Esta hipótese é interessante, pois ela explica o porque das mulheres possuírem menos pêlos que os homens – elas passariam mais tempo dentro dos assentamentos que os homens; o porque da ausência de pêlo ter-se tornado uma característica atrativa em um parceiro sexual, pois passou a ser sinal de boa saúde – 98% das mulheres depilam axilas e pernas; que talvez a nudez tenha surgido antes do Homo sapiens, pois o Homo habilis já apresentava sinais de estabelecimento de grupos sociais em áreas fixas; a hipótese encontra sustentação em outras espécies de animais, cujas pelagens ralas estão relacionadas à baixa incidência de parasitismo.

Digamos que o assunto está um pouco longe e ser resolvido, e talvez nunca venhamos a saber o que exatamente desencadeou a tendência à nudez a espécie humana.
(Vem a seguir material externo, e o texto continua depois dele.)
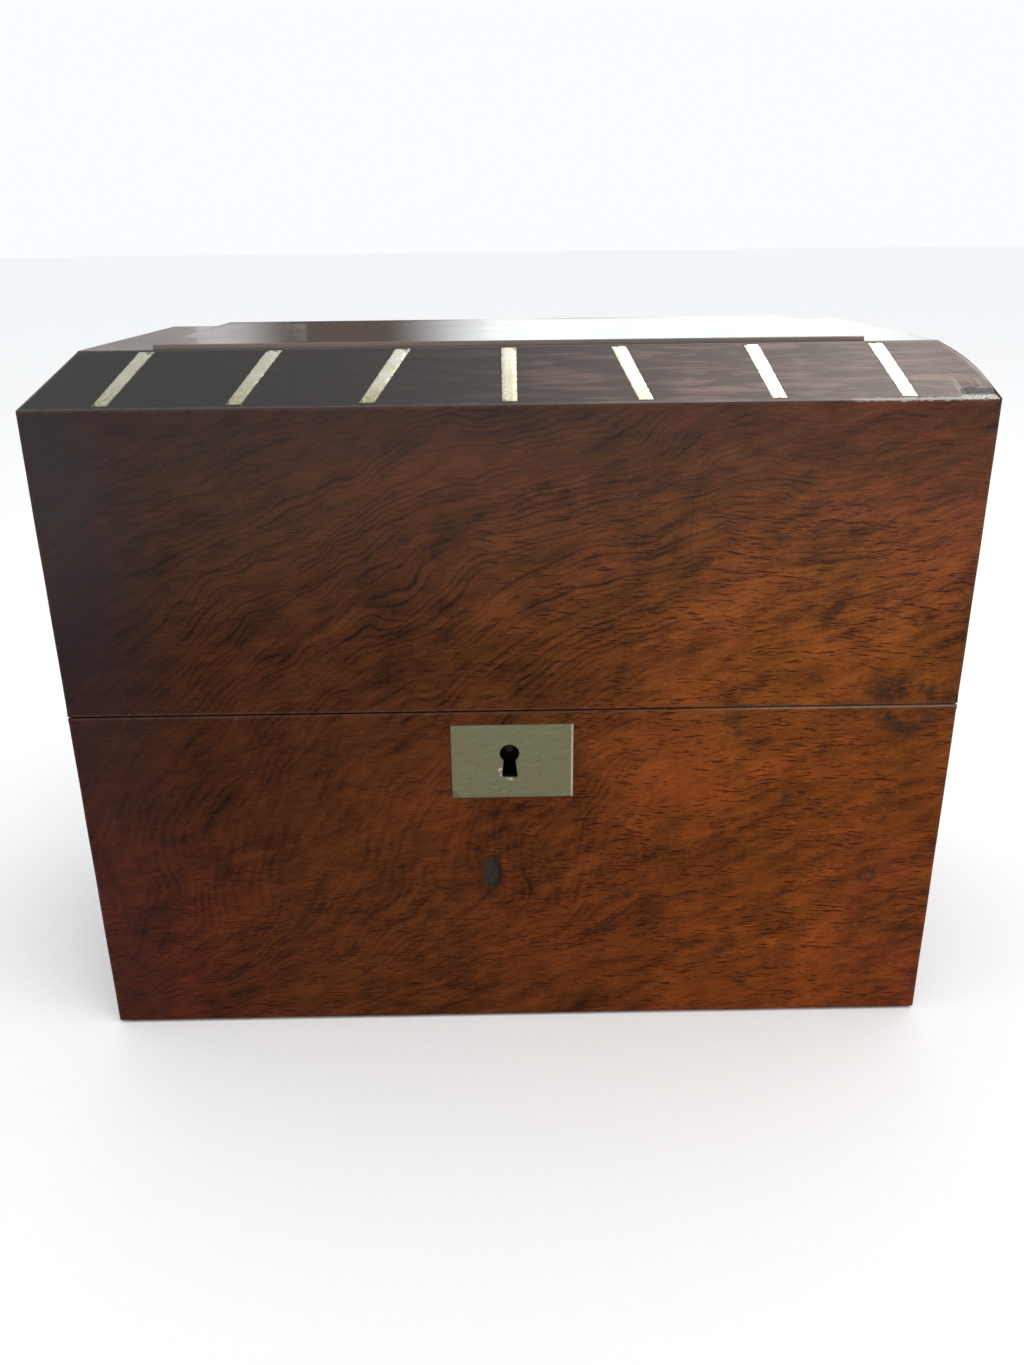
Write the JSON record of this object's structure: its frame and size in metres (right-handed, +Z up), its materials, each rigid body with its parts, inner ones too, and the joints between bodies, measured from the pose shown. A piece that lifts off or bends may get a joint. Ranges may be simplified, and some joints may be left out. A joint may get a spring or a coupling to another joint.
{
  "type": "tea caddy",
  "caption": "Rectangular veneered tea caddy with a deep hinged lid, chamfered top, brass inlay and lock, and loose inner lids over foil-lined wells.",
  "frame": {"origin": "centre of the carcase's underside, where the box rests", "axes": "+Z up, front with the keyhole at -Y, +X to the right seen from the front; the lid hinges at +Y"},
  "size_m": [0.228, 0.1126, 0.1851],
  "materials": {
    "rosewood_veneer": "old french polish over figured rosewood",
    "rosewood_lining": "satin polish",
    "carcase_mahogany": "bare, planed",
    "turned_ebony": "polished",
    "aged_brass": "brushed and dulled with age",
    "lock_brass": "dull, handled",
    "steel": "dull",
    "lead_foil": "dull crinkled tea lead",
    "green_baize": "worn wool baize",
    "blue_cloth": "faded cloth on card"
  },
  "bodies": {
    "base": {"base_front_board": "carcase_mahogany", "base_back_board": "carcase_mahogany", "base_left_board": "carcase_mahogany", "base_right_board": "carcase_mahogany", "base_bottom_board": "carcase_mahogany", "base_front_veneer": "rosewood_veneer", "base_back_veneer": "rosewood_veneer", "base_left_veneer": "rosewood_veneer", "base_right_veneer": "rosewood_veneer", "underside_baize": "green_baize", "escutcheon": "aged_brass", "lining_front": "rosewood_lining", "lining_back": "rosewood_lining", "lining_left": "rosewood_lining", "lining_right": "rosewood_lining", "partition": "rosewood_lining", "ledge_strips": "carcase_mahogany", "foil_left": "lead_foil", "foil_right": "lead_foil", "lock_plate": "lock_brass", "lock_case": "lock_brass", "lock_posts": "steel", "lock_screws": "lock_brass", "hinge_leaves_base": "lock_brass", "hinge_pins": "steel", "hinge_screws_base": "lock_brass"},
    "lid": {"lid_front_board": "carcase_mahogany", "lid_back_board": "carcase_mahogany", "lid_left_board": "carcase_mahogany", "lid_right_board": "carcase_mahogany", "lid_top_board": "carcase_mahogany", "lid_front_veneer": "rosewood_veneer", "lid_back_veneer": "rosewood_veneer", "lid_left_veneer": "rosewood_veneer", "lid_right_veneer": "rosewood_veneer", "chamfer_front_veneer": "rosewood_veneer", "chamfer_back_veneer": "rosewood_veneer", "chamfer_left_veneer": "rosewood_veneer", "chamfer_right_veneer": "rosewood_veneer", "top_end_bands": "rosewood_veneer", "top_panel": "rosewood_veneer", "inlay_strip_1": "aged_brass", "inlay_strip_2": "aged_brass", "inlay_strip_3": "aged_brass", "inlay_strip_4": "aged_brass", "inlay_strip_5": "aged_brass", "inlay_strip_6": "aged_brass", "inlay_strip_7": "aged_brass", "link_plate": "lock_brass", "link_screws": "lock_brass", "hinge_leaves_lid": "lock_brass", "hinge_screws_lid": "lock_brass", "lid_ceiling_card": "blue_cloth"},
    "bolt": {"lock_bolt": "lock_brass"},
    "tumbler": {"lock_lever": "lock_brass", "lock_spring": "steel"},
    "inner_lid_left": {"tea_lid_left": "rosewood_veneer", "tea_knob_left": "turned_ebony"},
    "inner_lid_right": {"tea_lid_right": "rosewood_veneer", "tea_knob_right": "turned_ebony"}
  },
  "joints": [
    {"name": "lid_hinge", "type": "hinge", "parent": "base", "child": "lid", "pos_m": [0, 0.0564, 0.09515], "axis": [-1, 0, 0], "range_deg": [0, 100]},
    {"name": "bolt_slide", "type": "slide", "parent": "base", "child": "bolt", "axis": [1, 0, 0], "range_m": [0, 0.0045]},
    {"name": "tumbler_pivot", "type": "hinge", "parent": "base", "child": "tumbler", "pos_m": [-0.0147, -0.04775, 0.0785], "axis": [0, -1, 0], "range_deg": [0, 6], "stiffness_Nm_per_rad": 0.005, "springref_deg": -5.73},
    {"name": "inner_lid_left_lift", "type": "slide", "parent": "base", "child": "inner_lid_left", "axis": [0, 0, 1], "range_m": [0, 0.06]},
    {"name": "inner_lid_right_lift", "type": "slide", "parent": "base", "child": "inner_lid_right", "axis": [0, 0, 1], "range_m": [0, 0.06]}
  ]
}
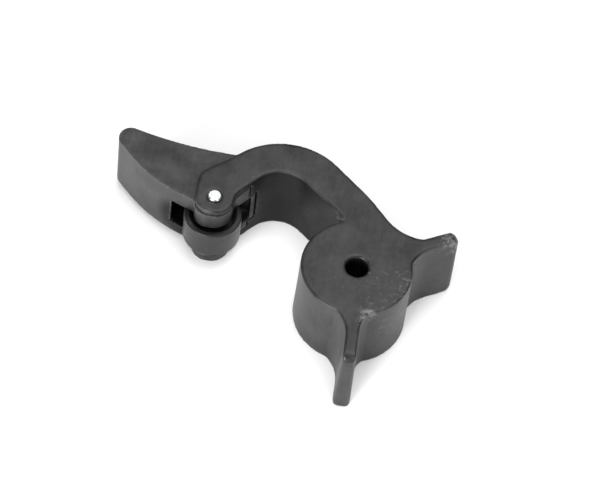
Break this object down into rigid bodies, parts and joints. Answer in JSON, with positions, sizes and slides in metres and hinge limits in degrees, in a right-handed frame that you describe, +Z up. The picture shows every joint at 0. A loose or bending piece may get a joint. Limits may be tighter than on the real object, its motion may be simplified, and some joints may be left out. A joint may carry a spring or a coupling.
{
  "type": "stair gate latch",
  "caption": "Moulded stair gate latch: hub with bolt bore, thumb wings and a hooked arm whose fork carries a swinging beak lever and a roller on a steel pin.",
  "frame": {"origin": "centre of the bolt bore in the body's bottom face", "axes": "+Z up along the bolt bore, +X right, away from the arm's fork, so that the beak points to -X and the front thumb wing to -Y"},
  "size_m": [0.1275, 0.0895, 0.0319],
  "materials": {
    "body_plastic": "black glass-filled nylon, satin, with pale scuffs along its edges",
    "lever_plastic": "black glass-filled nylon, satin, with pale scuffs along its edges",
    "roller_plastic": "black acetal, semi-gloss and worn on its rim",
    "pin_steel": "bright zinc-plated steel"
  },
  "bodies": {
    "latch_body": {"latch_body": "body_plastic", "pivot_pin": "pin_steel"},
    "beak_lever": {"beak_lever": "lever_plastic"},
    "roller": {"roller": "roller_plastic"}
  },
  "joints": [
    {"name": "lever_swing", "type": "hinge", "parent": "latch_body", "child": "beak_lever", "pos_m": [-0.0538, 0.02096, 0.015], "axis": [0, 0, 1], "range_deg": [0, 150]},
    {"name": "roller_spin", "type": "hinge", "parent": "latch_body", "child": "roller", "pos_m": [-0.0538, 0.02096, 0.015], "axis": [0, 0, 1], "continuous": true}
  ]
}
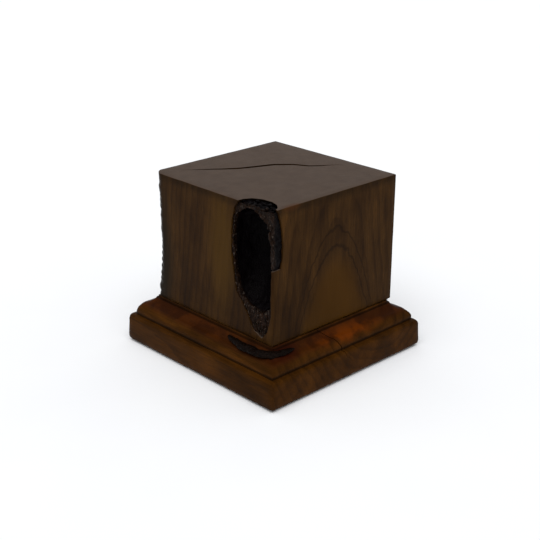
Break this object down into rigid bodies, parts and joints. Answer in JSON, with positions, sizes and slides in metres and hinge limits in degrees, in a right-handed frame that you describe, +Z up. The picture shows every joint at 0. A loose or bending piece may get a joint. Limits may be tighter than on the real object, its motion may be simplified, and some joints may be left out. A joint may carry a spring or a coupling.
{
  "type": "display plinth",
  "caption": "Small square display plinth: a hardwood block with a natural bark hollow in one corner, on a base with a moulded edge all round.",
  "frame": {"origin": "middle of the underside, on the surface that the plinth stands on", "axes": "+Z up; +X along the base's longer side; the corner with the bark hollow points to +X and -Y"},
  "size_m": [0.0772, 0.0742, 0.0648],
  "materials": {
    "block_wood": "dark walnut stain under satin varnish",
    "base_wood": "dark walnut stain under satin varnish",
    "bark": "rough bark flooded with gloss varnish",
    "dowel_wood": "plain turned beech",
    "screw_steel": "zinc plated",
    "baize": "black self-adhesive baize"
  },
  "bodies": {
    "root": {"display_block": "block_wood", "bark_lining": "bark", "moulded_base": "base_wood", "base_bark": "bark", "joint_dowels": "dowel_wood", "fixing_screws": "screw_steel", "baize_pad": "baize"}
  },
  "joints": []
}
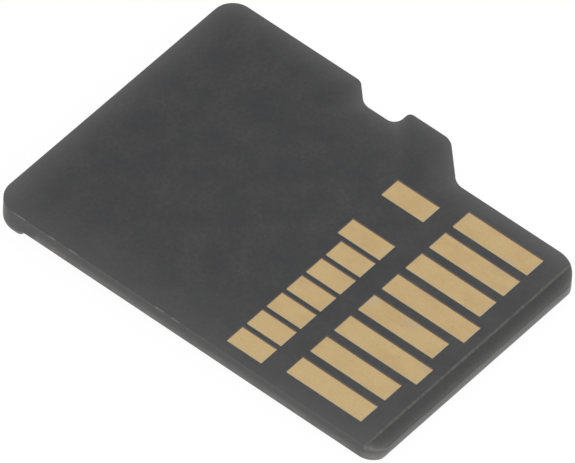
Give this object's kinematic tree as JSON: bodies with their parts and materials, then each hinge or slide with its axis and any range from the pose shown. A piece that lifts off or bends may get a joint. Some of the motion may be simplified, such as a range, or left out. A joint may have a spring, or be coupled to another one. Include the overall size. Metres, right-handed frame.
{
  "type": "memory card",
  "caption": "Thin moulded memory card, contact side up: two rows of gold-plated contacts in a black mask, side notch and ear, bevelled contact end and grip lip.",
  "frame": {"origin": "under the middle of the card, on the plane that the grip lip touches", "axes": "+Z out of the contact side, +Y from the contact end to the grip end, +X from the straight side to the notched side"},
  "size_m": [0.011, 0.015, 0.001],
  "materials": {
    "mould": "fine matt moulded epoxy",
    "laminate": "cut glass-fibre laminate",
    "mask": "satin black solder mask",
    "contacts": "matt gold plating",
    "silicon": "polished silicon",
    "film": "amber adhesive film",
    "capacitor": "fired ceramic with tinned ends",
    "wire": "bright gold"
  },
  "bodies": {
    "root": {"moulded_body": "mould", "laminate": "laminate", "solder_mask": "mask", "contact_1": "contacts", "contact_2": "contacts", "contact_3": "contacts", "contact_4": "contacts", "contact_5": "contacts", "contact_6": "contacts", "contact_7": "contacts", "contact_8": "contacts", "contact_9": "contacts", "contact_10": "contacts", "contact_11": "contacts", "contact_12": "contacts", "contact_13": "contacts", "contact_14": "contacts", "contact_15": "contacts", "contact_16": "contacts", "memory_die_1": "silicon", "memory_die_2": "silicon", "memory_die_3": "silicon", "memory_die_4": "silicon", "die_film_1": "film", "die_film_2": "film", "die_film_3": "film", "die_film_4": "film", "controller_die": "silicon", "controller_film": "film", "capacitor_1": "capacitor", "capacitor_2": "capacitor", "capacitor_3": "capacitor", "capacitor_4": "capacitor", "memory_wires": "wire", "controller_wires": "wire", "memory_fingers": "wire", "controller_fingers": "wire"}
  },
  "joints": []
}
Porém, a hipótese da proteção contra o parasitismo é bastante coerente, perto das outras, e faz todo o sentido. Pode ser que a proteção contra carrapatos e piolhos, sozinha, não tenha dado início à saga da perda de pêlos no Homo sapiens, mas é muito provável que ela tenha desempenhado um papel fundamental na evolução de nossa espécie.

Referência bibliográfica: RANTALA, M.J. 2007. Evolution of nakedness in Homo sapiens. Journal of Zoology, nº 273, pgs 1-7.